The primary advantages to the user:

  • Choice – the user chooses what to listen to and when, rather than being dictated to by broadcast schedules and reception (London Underground doesn’t offer ideal radio reception, nor is Radio 4’s Today programme easily picked up in New York)
  • Collation – multiple sources are centralised for the user’s convenience
  • In your own time – the sources can be listened to at any time
  • Filtering – only download what you want, and skip through that too (watch out for audio-visual search technologies such as Blinkx)

On-demand digital radio

Digital radio is offering greater choice and clearer reception, and innovative services enabled by companies such as Otodio will soon tempt listeners with a diverse selection of on-demand programming. Listeners have choice in their own time.

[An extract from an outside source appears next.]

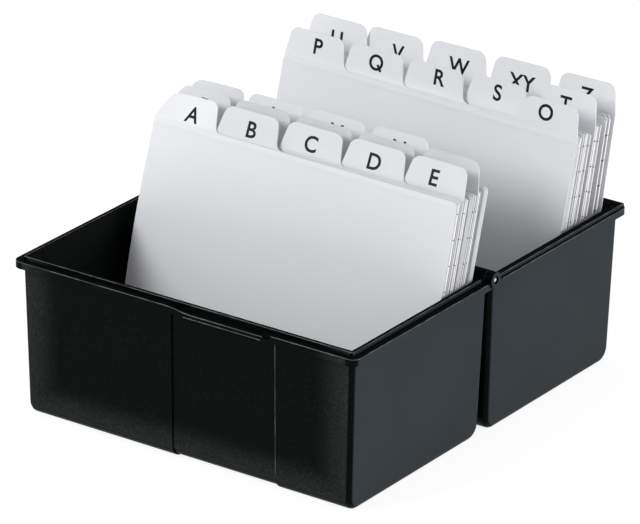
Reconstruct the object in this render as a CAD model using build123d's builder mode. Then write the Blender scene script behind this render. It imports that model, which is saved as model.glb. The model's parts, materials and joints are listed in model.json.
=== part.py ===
from build123d import *
import os
from math import atan2, cos, radians, sin, tan

# A card index tray for A6 cards, in millimetres. Two deep plastic halves are joined at
# their rims by a steel pin and lie open, flat on the table. The origin is the middle of
# the front half's base, +X runs along the cards, +Y towards the rear half and +Z up.

os.makedirs("parts", exist_ok=True)

# ---- the tray -------------------------------------------------------------------------
hinge_y = 47.0            # the pin's axis, from the middle of the front half's base
hinge_z = 67.6            # and above the table, level with the rims
wall = 2.3                # moulded wall and floor
draft = 1.6               # how far each wall leans in over its height
near_gap = 0.4            # each half's hinge wall stands this far from the hinge plane
foot_radius = 6.0         # round along the front and rear bottom edges
side_radius = 2.5         # round along each side's bottom and upright edges

front_half = 79.3         # half width outside, at the rim
front_far = 93.3          # from the hinge axis to the outside of the far wall, at the rim
rear_half = 80.1          # the rear half is the lid, so it is a little larger
rear_far = 94.0

flange_out = 2.7          # how far the rim's flange stands out
flange_bottom = 64.0
flange_radius = 3.5
ledge = 66.9              # top of the flange
raised = 68.25            # a raised band on it; shut, each half's band meets the other's ledge
front_band = (0, 1.6)     # the front half's band, from the inner edge outwards
rear_band = (1.0, 3.8)    # the lid's band closes round it

# ---- the hinge ------------------------------------------------------------------------
barrel_radius = 3.3
barrel_room = 3.7         # scooped out of the other half round each barrel
pin_radius = 1.0
bore_radius = 1.04        # running fit on the pin
ear_in, ear_out = 79.7, 82.8
ear_hole_radius, ear_hole_deep = 1.6, 0.9
pin_half = ear_out - 0.5
knuckle_gap = 0.5
front_knuckles = [(-78.8, -56), (-33.5, -11.5), (11.5, 33.5), (56, 78.8)]
rear_knuckles = [(-55.5, -34), (-11, 11), (34, 55.5)]
neck_bottom = 62.5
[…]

On-demand platform-agnostic video

A new era of video distribution is being chimed in with the increasing success of super-fast consumer broadband, such as the 8Mb service from UK Online, the Personal Video Recorder (PVR) as pioneered by TiVo, and Video on Demand (VoD) services, such as from Video Networks. The term IPTV is being bandied around (TV over IP) to describe what would otherwise be labelled television on demand.

The primary advantages to the user: choice, in your own time with filtering.

myThis and myThat

Websites are becoming increasingly flexible in enabling visitors to customise their content preferences and in anticipating user needs intelligently (see Touch Clarity). This trend is compounded as users’ expectations grow to the extent where mass personalisation has become a ‘qualifying’ rather than ‘winning’ criteria. The advantages to the user include choice (of the most apt personalisation), collation, and access in their own time and filtering.

One channel, or infinite?

So there’s a common theme here. The user, the recipient of news and information, the listener, the viewer, the inter-actor, has been empowered to set the schedule. It’s what they want, when they want it and how they want it. They have one channel (at least they will have when future technology converges the channels described here) and they own it. It is myChannel.

But what are the ramifications for those trying to get their news or their clients’ news on to myChannel? The impacts will be manifold and include:

  • Considerably more fragmentation of the target audience of communications campaigns
  • Less precise timing of delivery
  • Increased opportunity to provide niche information
  • Less certainty of how each recipient is receiving the information
  • Greater opportunity for innovation in inviting and securing interaction
  • The need for new mechanisms for gauging campaign success.


The word “broadcast” is being resigned to history – there just won’t be a communication medium that has the breadth to be described as “broad”. Intelligent and insightful PR consultancy has never been so critical to organisations striving to communicate effectively to a mass audience seeking to exert selectivity in the face of too much information, too much choice!